Return verbatim everything from the first line through the line that contains "hide_parts(node)", and stop there.

::::::::

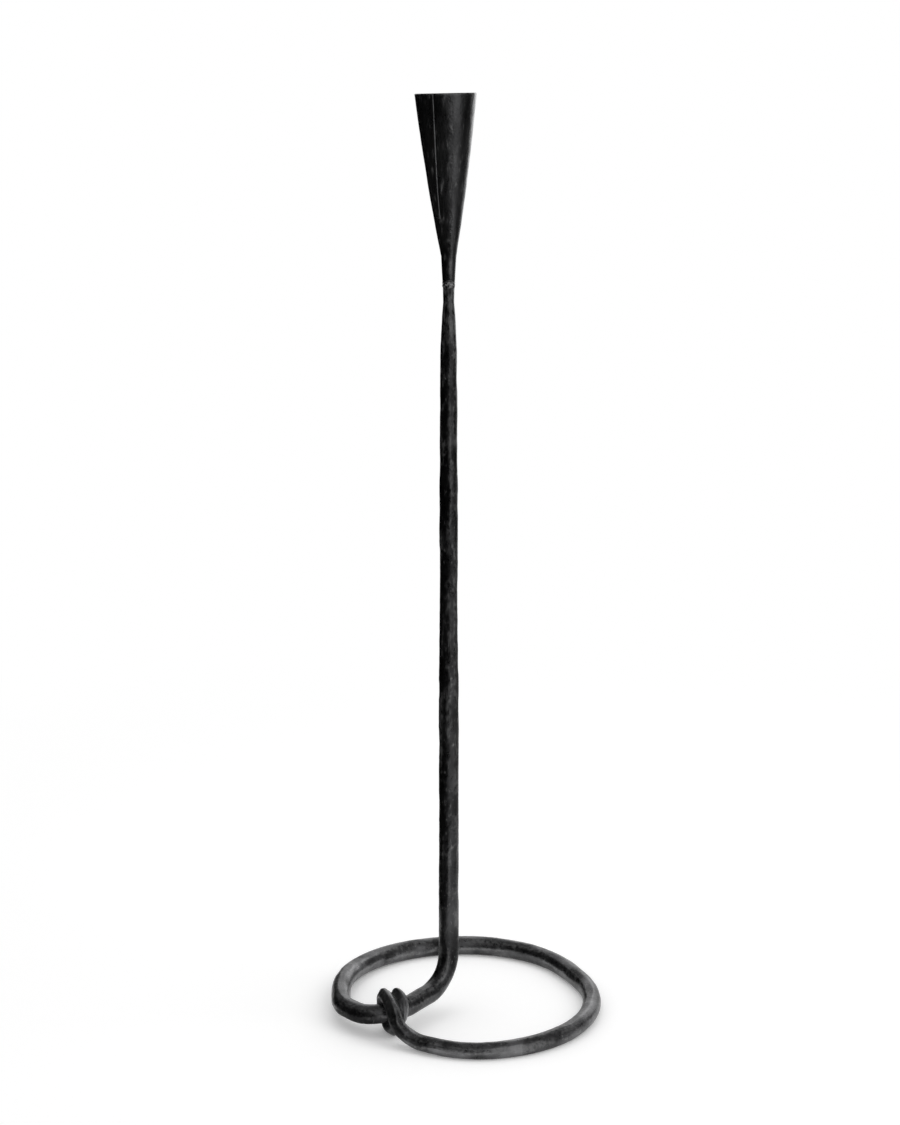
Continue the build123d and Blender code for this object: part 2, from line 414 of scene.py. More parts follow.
def close_ends(bm):
    """Caps every open end and marks the cap's rim sharp."""
    rims = [e for e in bm.edges if e.is_boundary]
    bmesh.ops.holes_fill(bm, edges=rims, sides=0)
    for edge in rims:
        edge.smooth = False


def finish_piece(bm, name, node, material):
    """Turns the mesh into a piece that stands for a node of the frame."""
    bmesh.ops.recalc_face_normals(bm, faces=bm.faces)
    open_edges = sum(1 for e in bm.edges if not e.is_manifold)
    if open_edges:
        raise RuntimeError(f"{name} has {open_edges} open edges")
    for face in bm.faces:
        face.smooth = True
    mesh = bpy.data.meshes.new(name)
    bm.to_mesh(mesh)
    bm.free()
    mesh.materials.append(material)
    piece = bpy.data.objects.new(name, mesh)
    bpy.context.scene.collection.objects.link(piece)
    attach(piece, "root")
    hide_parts(node)


def bar_wear_and_highlight(place, spoke, share, nicks):
    """How far the bar is made lighter: painted highlights on the neck and the front of the ring, rubbed
    wear on edges and nicks.
    """
    # painted highlight: a band round the neck is painted lighter
    neck_highlight = NECK_HIGHLIGHT * math.exp(-((place.z - NECK_HIGHLIGHT_HEIGHT) / NECK_HIGHLIGHT_REACH) ** 2)
    # painted highlight on the front of the ring, on faces that look sideways, not down or straight up
    front_highlight = FRONT_HIGHLIGHT * smoothstep(-58, -68, place.y) * smoothstep(-40, -12, place.x)
    front_highlight *= smoothstep(-0.4, 0.0, spoke.z) * smoothstep(0.85, 0.45, spoke.z)
    facet_edge = FACET_WEAR * smoothstep(1.01, 1.045, share)
    return max(neck_highlight, front_highlight, facet_edge, nicked(place, nicks))


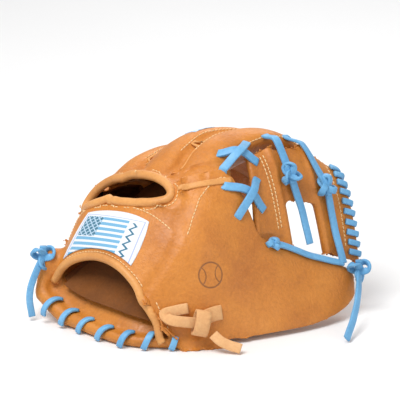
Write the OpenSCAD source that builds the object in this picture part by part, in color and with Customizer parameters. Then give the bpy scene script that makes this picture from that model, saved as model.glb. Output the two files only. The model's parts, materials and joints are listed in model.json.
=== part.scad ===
// Baseball infielder's glove for the left hand: open back, one-piece I-web, laced heel.
// Millimetres, +Z up. The glove lies on its heel and its thumb edge, as on a table.
// The origin is the floor point under the heel roll, at the thumb end of the wrist opening.
// +X runs from the heel towards the web, +Y towards the little finger's side.
//
// Nearly every piece is drawn on two nets of control points, the back of the glove and
// the palm of the glove. A place on a net is (s, t): s runs from the heel (0) over the
// knuckles (2) to the fingertips (4), t runs from the little finger's edge (0) over
// ring (1), middle (2), index (3), web (4) and thumb (5) to the thumb's edge (6).

/* [Glove size] */
// Pattern size, palm length in inches
glove_size = 11.5; // [10:0.25:13]

/* [Leather] */
// Thickness of the shell leather
leather_t = 2.6; // [2:0.1:3.4]
// Thickness of the felt pads in the palm and thumb
pad_t = 5; // [3:0.5:7]
// Thickness of the soft linings
lining_t = 1.2; // [0.8:0.1:2]
// Width of the rolled leather binding round the openings
binding_d = 7; // [5:0.5:9]
// Diameter of the padded roll along the heel
heel_roll_d = 10; // [8:0.5:13]

/* [Lacing] */
// Width of a rawhide lace
lace_w = 7; // [4.5:0.5:9]
// Thickness of a rawhide lace
lace_t = 2.6; // [1.8:0.1:3.4]
// Turns of lace round the outer edge of the web
web_loops = 10; // [8:1:12]

/* [Seams] */
// Width of the sewing thread where it shows
thread_w = 0.8; // [0.6:0.1:1.2]
// Width of the welts between the fingers
welt_w = 4; // [3:0.5:5]

/* [Hidden] */
k = glove_size / 11.5;
clear = 0.5;
// Where the nets below have the point of the heel roll that becomes the origin
rest_point = k * [-6.5, 9, 0];

// Back of the glove: rows are s = 0 to 4, columns t = 0 to 6
back_net = k * [
    [[-101, 94, 26], [-91, 82, 48], [-70, 62, 64], [-50, 42, 67],
     [-31, 22, 57], [-13, 8, 30], [0, 2, 5]],
    [[-86, 130, 58], [-70, 110, 94], [-46, 84, 108], [-12, 56, 110],
     [19, 30, 90], [36, 18, 42], [50, 15, 4]],
    [[-52, 205, 82], [-27, 186, 116], [3, 158, 142], [34, 123, 161],
     [60, 92, 147], [85, 62, 76], [95, 34, 4]],
    [[-10, 222, 76], [20, 206, 107], [50, 184, 134], [79, 154, 156],
     [101, 126, 157], [132, 90, 54], [136, 58, 5]],
    [[28, 240, 46], [66, 228, 66], [98, 206, 88], [128, 180, 108],
     [146, 156, 121], [171, 110, 38], [172, 94, 14]]
];
// Palm of the glove, the side that meets the ball
palm_net = k * [
    [[-113, 105, 33], [-101, 86, 17], [-79, 62, 7], [-55, 34, 5],
     [-31, 14, 5], [2, 9, 5], [37, 16, 5]],
    [[-58, 128, 42], [-38, 114, 62], [-21, 101, 72], [3, 85, 77],
     [17, 69, 65], [24, 60, 32], [48, 40, 5]],
    [[-39, 189, 58], [-13, 168, 86], [14, 147, 107], [36, 128, 124],
     [51, 112, 119], [68, 88, 61], [88, 56, 6]],
    [[-7, 204, 58], [22, 184, 86], [50, 165, 109], [73, 145, 129],
     [90, 133, 131], [117, 110, 44], [128, 76, 7]],
    [[28, 226, 33], [64, 209, 50], [94, 188, 72], [121, 164, 92],
     [136, 148, 99], [159, 126, 30], [165, 106, 10]]
];

tan_leather = [0.80, 0.49, 0.20];
edge_leather = [0.86, 0.63, 0.38];
blue_lace = [0.45, 0.69, 0.87];
felt = [0.75, 0.68, 0.55];
lining_brown = [0.52, 0.30, 0.13];

// ---------- curves and nets ----------
function mix(a, b, x) = a * (1 - x) + b * x;
function unit(v) = v / norm(v);
function span(a, b, n) = [for (i = [0:n]) mix(a, b, i / n)];
function beyond(p, i) = i < 0 ? 2 * p[0] - p[1]
    : i >= len(p) ? 2 * p[len(p) - 1] - p[len(p) - 2] : p[i];
function slope(a, b, c) = let (p = norm(b - a), q = norm(c - b))
    ((c - b) / q * p + (b - a) / p * q) / (p + q);
// A smooth curve through the points p, at x counted in points
function through(p, x) = let (
        i = min(max(floor(x), 0), len(p) - 2), u = x - i,
        a = beyond(p, i - 1), b = p[i], c = p[i + 1], d = beyond(p, i + 2), gap = norm(c - b))
    (2 * u * u * u - 3 * u * u + 1) * b + (u * u * u - 2 * u * u + u) * gap * slope(a, b, c)
    + (3 * u * u - 2 * u * u * u) * c + (u * u * u - u * u) * gap * slope(b, c, d);
function smooth(p, n) = [for (i = [0:n]) through(p, i * (len(p) - 1) / n)];
function on_net(net, s, t) = let (
        i = min(max(floor(s), 0), 3), first = max(i - 1, 0), last = min(i + 2, 4))
    through([for (j = [first:last]) through(net[j], t)], s - first);
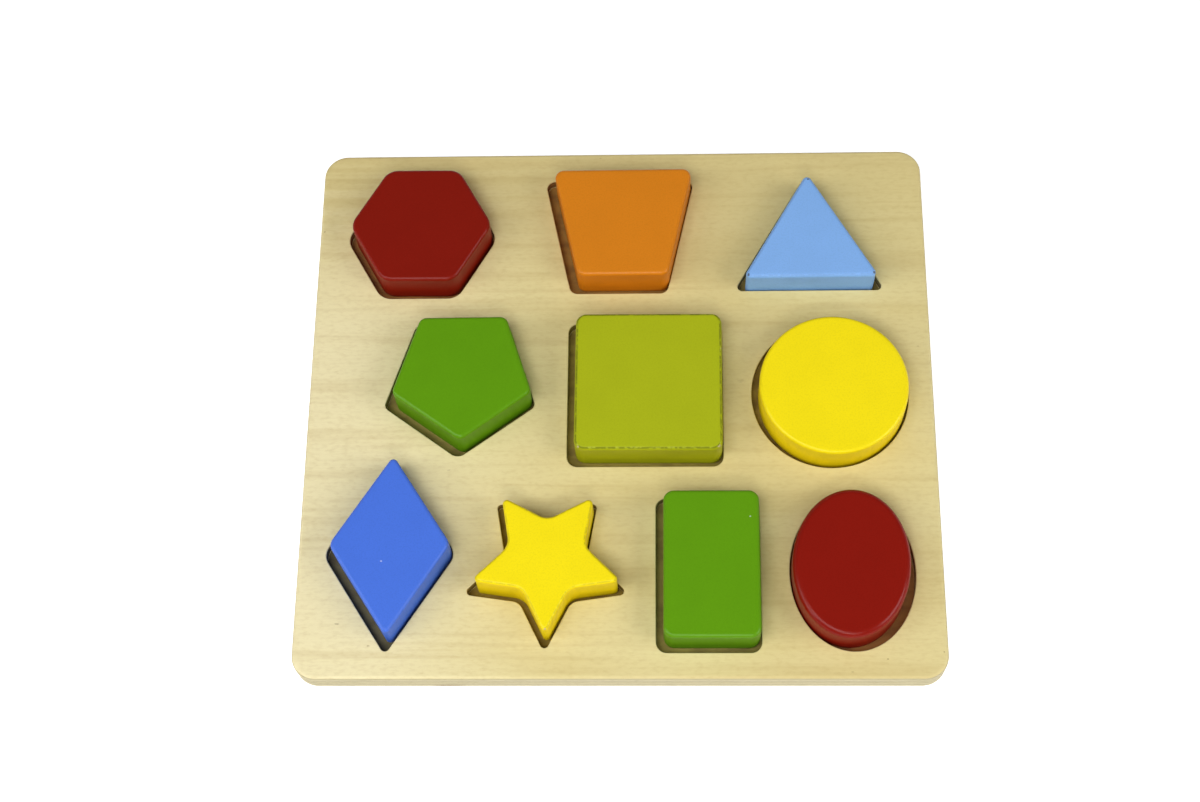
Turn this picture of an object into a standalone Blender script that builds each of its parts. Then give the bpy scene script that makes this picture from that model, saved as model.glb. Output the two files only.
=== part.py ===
"""Wooden shape puzzle: a two-layer plywood board with ten recesses and ten loose painted blocks.

Metres, +Z up. The origin is under the middle of the board, on the surface that it lies on.
+X runs along the board's long side and -Y is the side nearest the child.
"""

import math
from dataclasses import dataclass, field

import bmesh
import bpy

# Board: a cut-out plate glued on a plain backing plate
BASE_THICKNESS = 0.008
FRAME_THICKNESS = 0.006
BOARD_CORNER_RADIUS = 0.0115
BOARD_ARRIS = 0.0016
RECESS_ARRIS = 0.0005
GLUE_LINE = 0.0003

# Blocks: all sawn from one stock, dropped loosely in their recesses
BLOCK_THICKNESS = 0.020
BLOCK_ARRIS = 0.0015
OVAL_ARRIS = 0.0028
REST_GAP = 0.0003
RECESS_CLEARANCE = 0.0022
SNUG_CLEARANCE = 0.0020
HEXAGON_CLEARANCE = 0.0019
RHOMBUS_CLEARANCE = 0.0024
PENTAGON_CLEARANCE = 0.0026
STAR_CLEARANCE = 0.0018

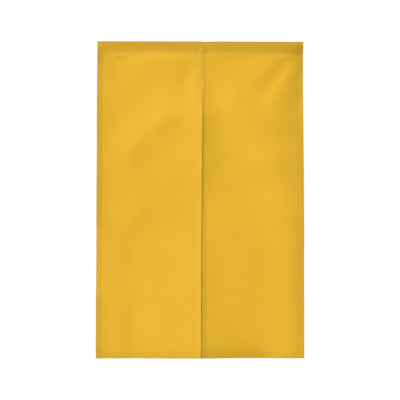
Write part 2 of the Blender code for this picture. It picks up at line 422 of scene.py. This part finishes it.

::::::::

The output:
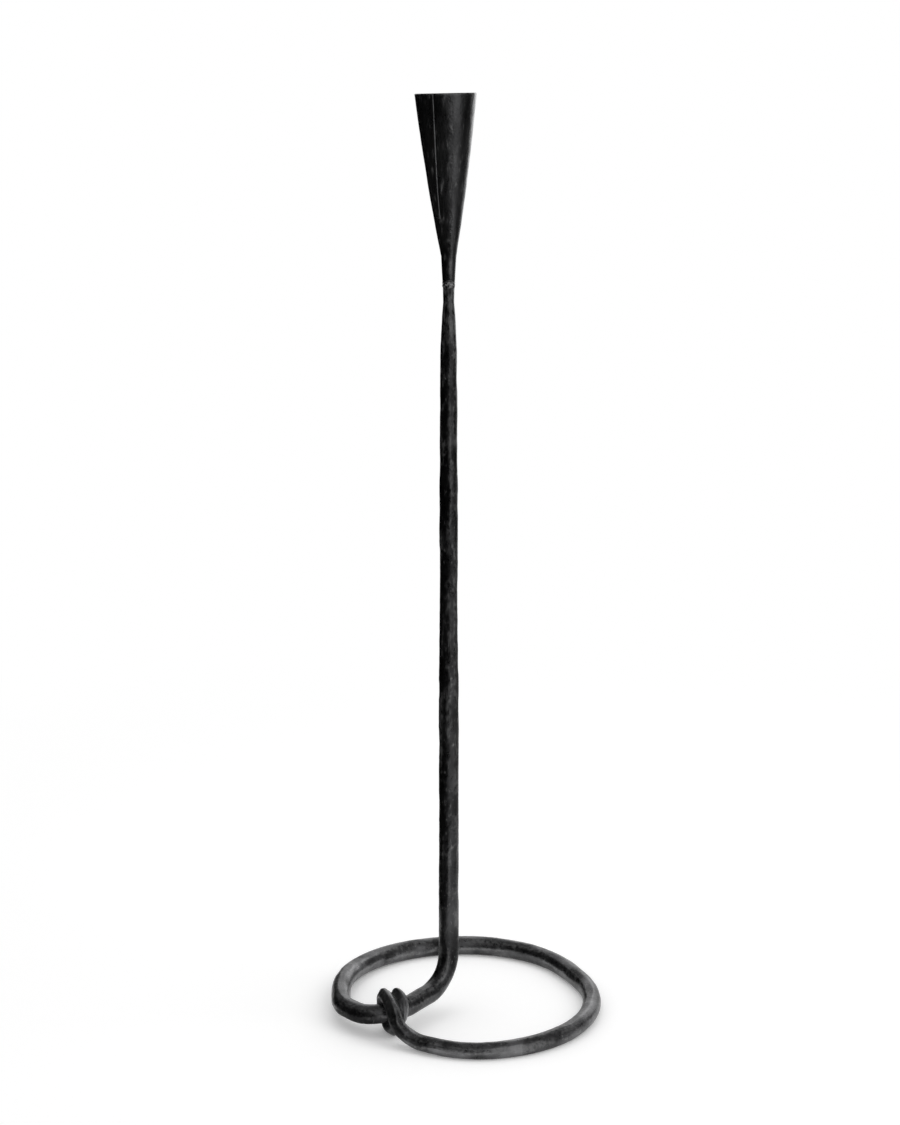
Continue the build123d and Blender code for this object: part 2, from line 414 of scene.py. More parts follow.
def close_ends(bm):
    """Caps every open end and marks the cap's rim sharp."""
    rims = [e for e in bm.edges if e.is_boundary]
    bmesh.ops.holes_fill(bm, edges=rims, sides=0)
    for edge in rims:
        edge.smooth = False


def finish_piece(bm, name, node, material):
    """Turns the mesh into a piece that stands for a node of the frame."""
    bmesh.ops.recalc_face_normals(bm, faces=bm.faces)
    open_edges = sum(1 for e in bm.edges if not e.is_manifold)
    if open_edges:
        raise RuntimeError(f"{name} has {open_edges} open edges")
    for face in bm.faces:
        face.smooth = True
    mesh = bpy.data.meshes.new(name)
    bm.to_mesh(mesh)
    bm.free()
    mesh.materials.append(material)
    piece = bpy.data.objects.new(name, mesh)
    bpy.context.scene.collection.objects.link(piece)
    attach(piece, "root")
    hide_parts(node)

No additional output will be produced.